[erlang-patches] Fix race in mnesia_monitor - lost/ignored node-up event

Thu Aug 29 11:00:14 CEST 2013

Hi,
if network goes down during a short period, approx 40s, a node_down event is generated followed by a node_up event, which is not handled properly.
The node_down & node_up events can be received before the remote linked process by mnesia_monitor is generating an EXIT-message.
And since the mnesia_monitor is handling the node_up event only after the EXIT-message, and some logic to set the mnesia node as down, we have a race. 
Hence network partition is not detected for all cases.

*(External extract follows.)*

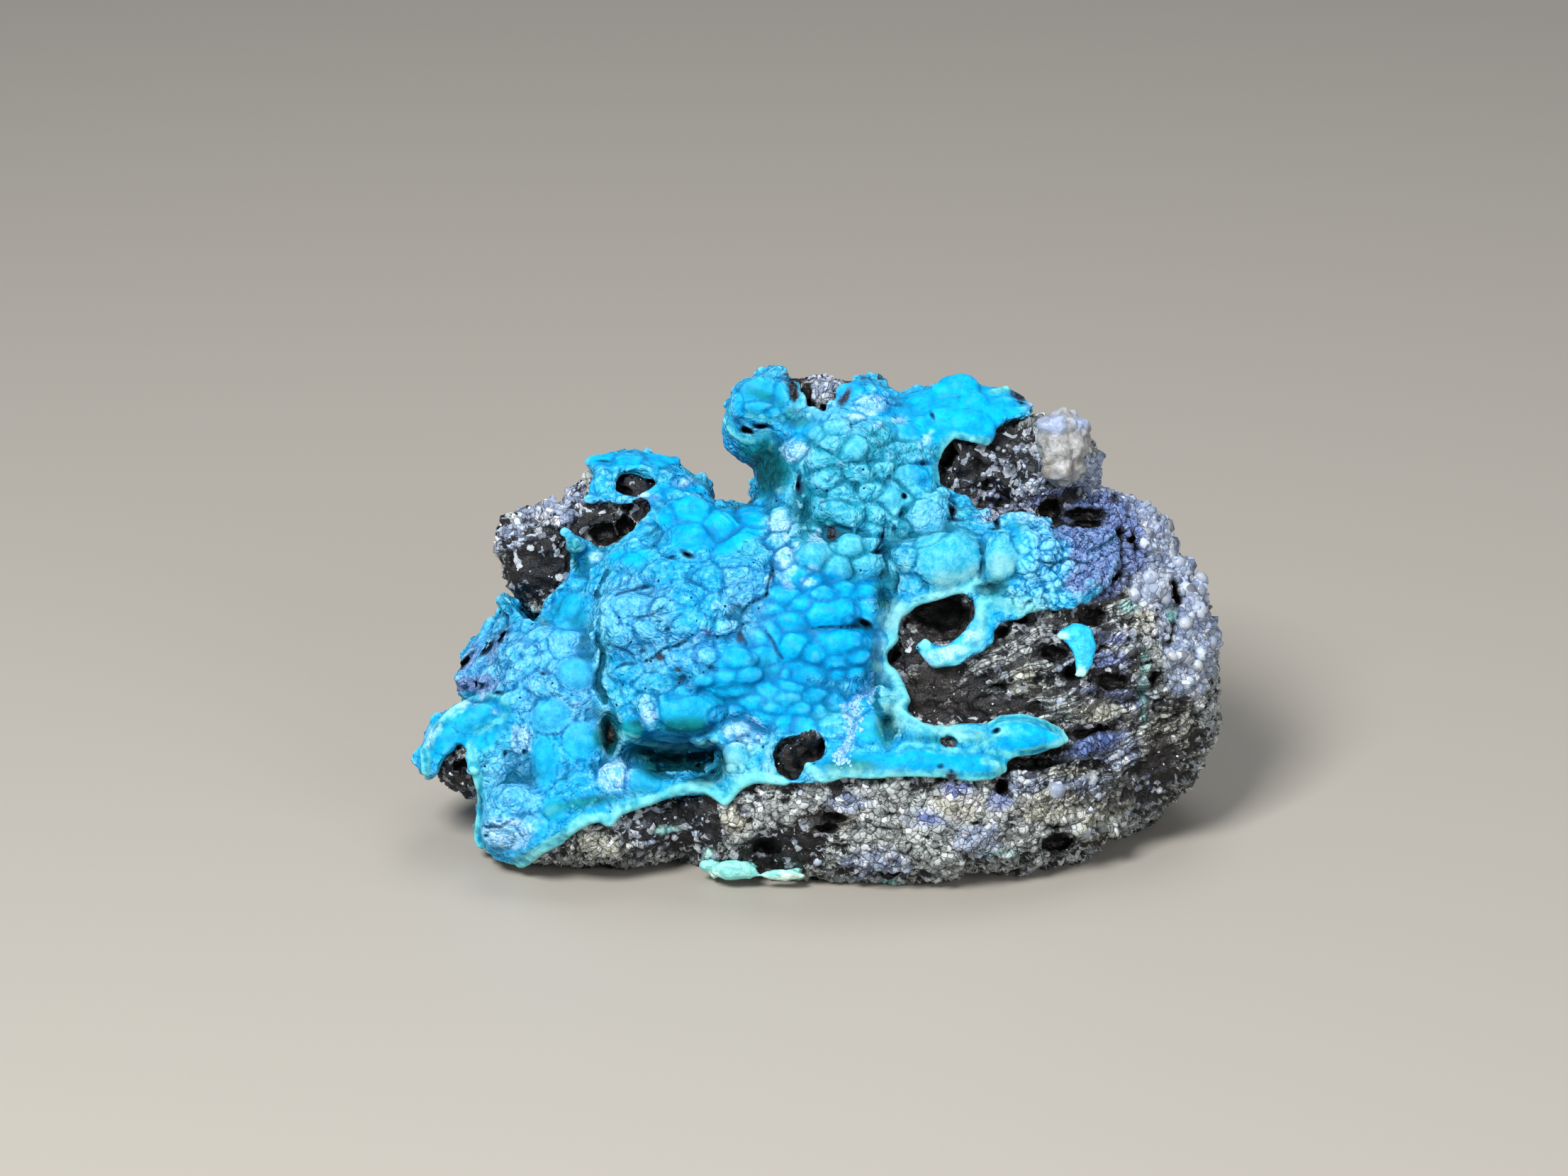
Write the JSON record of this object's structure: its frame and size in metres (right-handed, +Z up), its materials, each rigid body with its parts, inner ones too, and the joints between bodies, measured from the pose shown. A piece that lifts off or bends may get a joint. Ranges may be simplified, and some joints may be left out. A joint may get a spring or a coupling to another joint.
{
  "type": "raw blue aragonite specimen",
  "caption": "Small raw mineral specimen: a lumpy azure crust over a dark, grainy matrix stone, with a pale quartz knob at the top.",
  "frame": {"origin": "middle of the bounding box at the resting plane", "axes": "+X along the stone's width, -Y towards the crusted face, +Z up"},
  "size_m": [0.0502, 0.0268, 0.0277],
  "materials": {
    "matrix_rock": "rough, broken and grainy, dark brown to pale grey",
    "blue_mineral": "waxy to powdery azure crust, smooth lumps and crackled patches",
    "pale_blue_mineral": "chalky pale turquoise",
    "white_quartz": "sugary milky quartz"
  },
  "bodies": {
    "root": {"matrix": "matrix_rock", "blue_crust": "blue_mineral", "blue_patch_right": "blue_mineral", "blue_patch_foot": "pale_blue_mineral", "quartz_knob": "white_quartz"}
  },
  "joints": []
}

To reproduce the problem I have used two virtual machines and unplugging the cable during approx. 40s.
While doing a net_adm:ping/1 between the nodes. 
I haven't been able to do any automated test-case... yet. 

Please have a look at the following patch to fix the problem, there are most certainly a better way of fixing the race if you dig deeper into or know the mnesia internals.
I can rebase the patch on maint-branch if needed, currently it is based on the master branch.

git fetch git://github.com/falkevik/otp.git mnesia_monitor_nodedown_race_fix
https://github.com/falkevik/otp/compare/master...mnesia_monitor_nodedown_race_fix
https://github.com/falkevik/otp/compare/master...mnesia_monitor_nodedown_race_fix.patch

BRs,
Jonas